# Westinghouse WPro 8500



## TomC (Apr 16, 2021)

Purchased this last Fall to replace a Generac XG8000E I sold to a friend in need. After 30 hours usage I am pleased with it so far. I have it secured in a utility building 40 feet from our house, properly grounded. Feed to the 10 circuit Reliance transfer switch with #8 buried. Westinghouse has discontinued this model and the WPro 12000. Does anyone have any experience with a WPro 8500? We also have a Generac iQ2000 and a Honda EU2000i both with around 350 hours used at our cabin. I am very meticulous about maintenance and all three generators perform well. Thanks.....Tom


----------



## iowagold (Jan 22, 2020)

i would up grade to 6 gauge wire....


----------



## TomC (Apr 16, 2021)

Thanks Paul. The wire size for an 80 ft. run at 30 amps/120vac is 8 AWG. My distance is only 40 feet.


----------



## iowagold (Jan 22, 2020)

that is the max ratings... i like to leave lots of extra room on gen sets for expansion.
and i always use 50 amp twistlocks...
even on the small gens...
then you never have to worry about these super hot days....


----------



## Airstreamer67 (Oct 3, 2020)

Yep, Iowagold applies a boost factor in everything he does. Even doubles the amount of Stabil compared to the manufacturer's recommendations, as I recall. 
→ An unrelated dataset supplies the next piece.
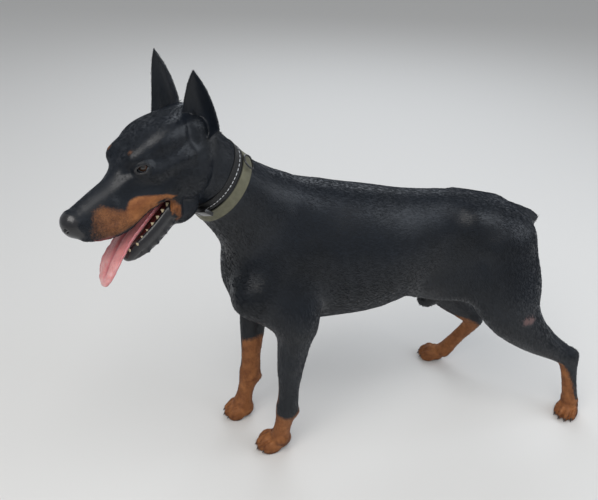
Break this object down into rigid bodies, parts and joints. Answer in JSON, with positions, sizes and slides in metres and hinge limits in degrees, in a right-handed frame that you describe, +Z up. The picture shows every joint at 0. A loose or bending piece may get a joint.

And I bet he sleeps very well at night.


----------



## TomC (Apr 16, 2021)

He is well prepared indeed! I have used the current feed from my generator for about 5 years through more than a dozen power outages. It has served us well.


----------



## iowagold (Jan 22, 2020)

Airstreamer67 said:


> Yep, Iowagold applies a boost factor in everything he does. Even doubles the amount of Stabil compared to the manufacturer's recommendations, as I recall.
> 
> And I bet he sleeps very well at night.


lol
most folks find out that the 2x or 3x or more on the stabil works for the super long storage....
i have some test stuff here that is at 12.5 years right now...
and is in a steel gas tank!
pretty cool test!

love the over kill, that way you never have to look back!

and the inspectors and insurance guys love it as well to see LARGE wire used.

"Plan for the worst and Live like no other!"


----------



## TomC (Apr 16, 2021)

Thank you for the input. My original request was for feedback for the Westinghouse WPro 8500.


----------



## Airstreamer67 (Oct 3, 2020)

TomC, your question was: "Does anyone have any experience with a WPro 8500?"

That's a pretty wide-open question with no reference to any specific issue. If you do have an issue, perhaps you could state it and someone could help you generically.

In the meanwhile, hopefully somebody who has this unit will come along to give observations on their ownership experience.


----------



## TomC (Apr 16, 2021)

Sorry....let me be more specific. I'm concerned about the reliability of this generator although it received strong reviews from a variety of sources. I've had QC issues that appear to be resolved. Here is a list of items replaced under warranty; Carburetor Assembly, Engine Starting Motor With Solenoid, Control Assembly Panel, plus instructions to fix the "Run light stays on when switch is in the off position". I changed the bonded neutral to floating neutral during setup. The genny is starting and running fine now!


----------



## iowagold (Jan 22, 2020)

for me I stay away from construction gen sets for home back up power...
too noisy for my location in town.
I prefer the honda eu series of gen sets.
for small power i use the eu2200is
and when i need BIG power i use the eu7000is gen set.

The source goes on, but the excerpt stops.